When you look at academic and professional publishing, Amazon may actually be an even bigger player than with trade publishing due to the lack of retail sales space compared to that for mainstream books. But Joe Esposito, former CEO of Encyclopedia Britannica and blogger at The Scholarly Kitchen, spoke this morning on an even bigger issue, the “black hole” of Amazon’s data. Esposito calls Amazon’s information–or misinformation– can be compared to the concept of the “Hawking Radiation” project, or any information that manages to escape from the black hole.

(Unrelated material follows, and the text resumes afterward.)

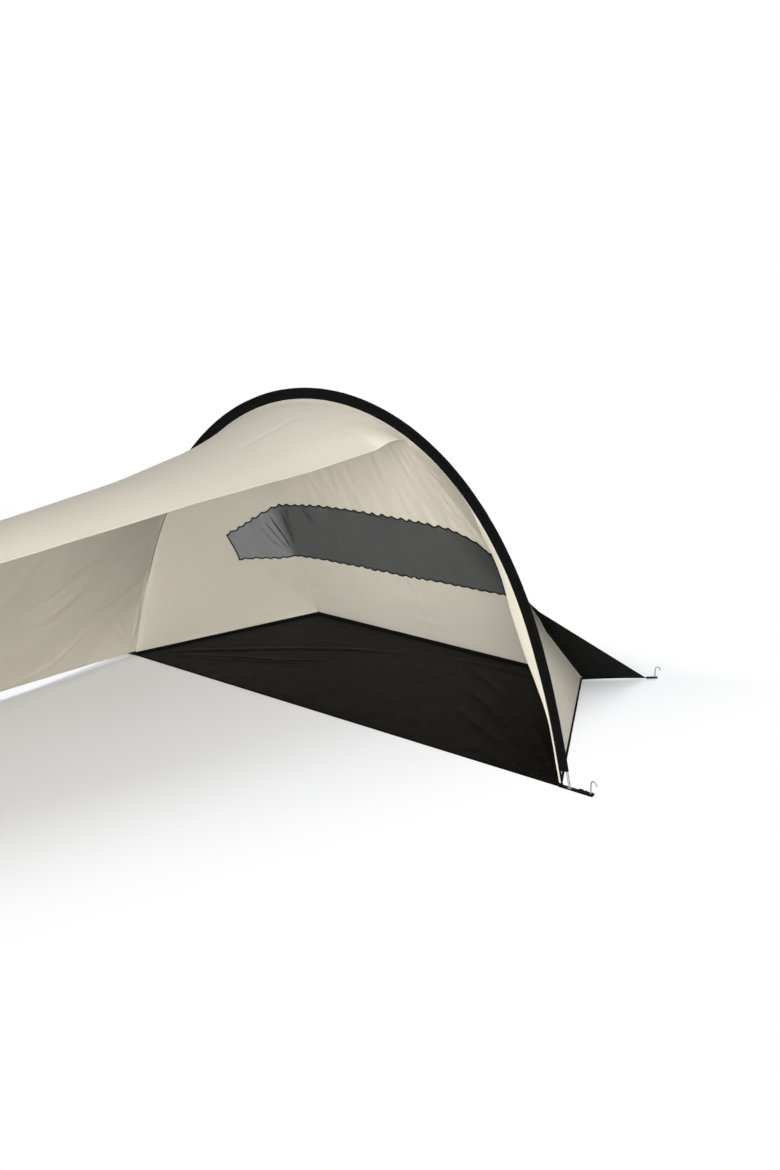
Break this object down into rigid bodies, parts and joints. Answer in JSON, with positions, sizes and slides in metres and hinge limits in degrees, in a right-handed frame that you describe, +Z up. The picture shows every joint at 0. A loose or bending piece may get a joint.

But Amazon is notoriously intentionally secretive about new offerings, unit sales, and more; at the same time, Esposito also pinpoints intentionally misleading information that the company leaks, for which he blames the media for jumping on this misinformation and spreading. So how are consumers and publishers supposed to make sound decisions on their working relationships with the retail giant without seeking out genuine and accurate information?
Apart from interviewing different professionals in the academic publishing arena, such as university presses, wholesalers, and librarians, Esposito supports blogging openly about findings in order to garner comments and foster communication about Amazon in the hope that accurate information will come to light.
Another source of communication towards this data is international university presses, as these sites are seeing an increase in print sales due to purchases made on Amazon.
According to Esposito, Amazon is quite stealthily taking a larger and larger share of the international market, as well as taking some of the library market away from Baker & Taylor, indicating that the market isn’t necessarily growing, but it’s shifting. Amazon, by ordering books from Baker & Taylor themselves, are seen as being the supplier of the book since the box clearly said Amazon. The perception becomes that Amazon is the supplier; one university librarian even stated that they order 100% of their titles from Amazon, although Amazon may in turn be purchasing the book through the source that libraries originally used to rely on.
One concern Esposito sees as problematic is the ability this gives Amazon to control the print market in academic publishing, then leverage that control into digital, probably through its ability to acquire companies and brands.